From flitter + mouse (compare flickermouse, flindermouse), after Middle Dutch fleddermuys, vledermuys, vlermuys (Modern Dutch vleermuis), from Middle Dutch vledderen, vlederen (“to flutter, float, hover”) + muys (“mouse”). Cognate with West Frisian flearmûs (“bat”), Middle Low German vledermūs (“bat”), German Fledermaus (“bat”), Swedish fladdermus (“bat”) and flädermus (“bat”). More at flitter, flutter, flatter, mouse.
flittermouse (plural flittermice)
- (now chiefly dialectal) A bat; a reremouse; flindermouse.
1891, Conway Lloyd Morgan, Animal sketches:
- I thank thee, gentle flittermouse, for these so pleasant memories. Have you ever caught and examined a flittermouse?

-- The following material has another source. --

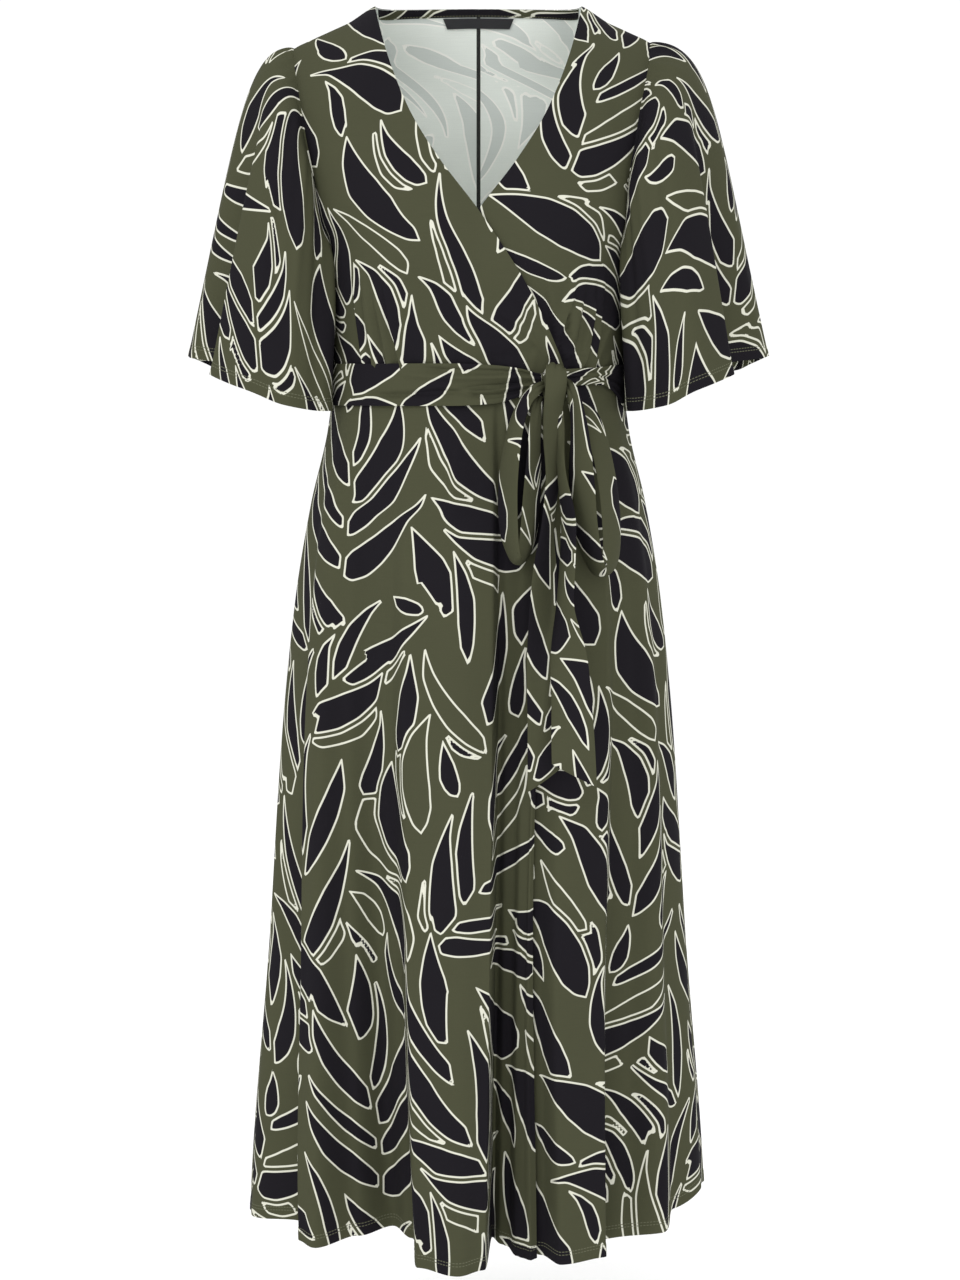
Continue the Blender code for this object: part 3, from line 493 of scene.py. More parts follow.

- 1894, Philip Stewart Robinson, Birds of the Wave and Woodland, Electronic Edition, unnumbered page,
- The bats wheel overhead, their soft wings crumpling as they turn their somersaults, but never a voice in the air, save sharp needle-points of sound, as flittermouse calls to flittermouse.
- 1969, Rayner Heppenstall, The Shearers, page 183,
- They don't bump into folk, blind people don't. They're like flittermice. You never saw two flittermice bump into each other.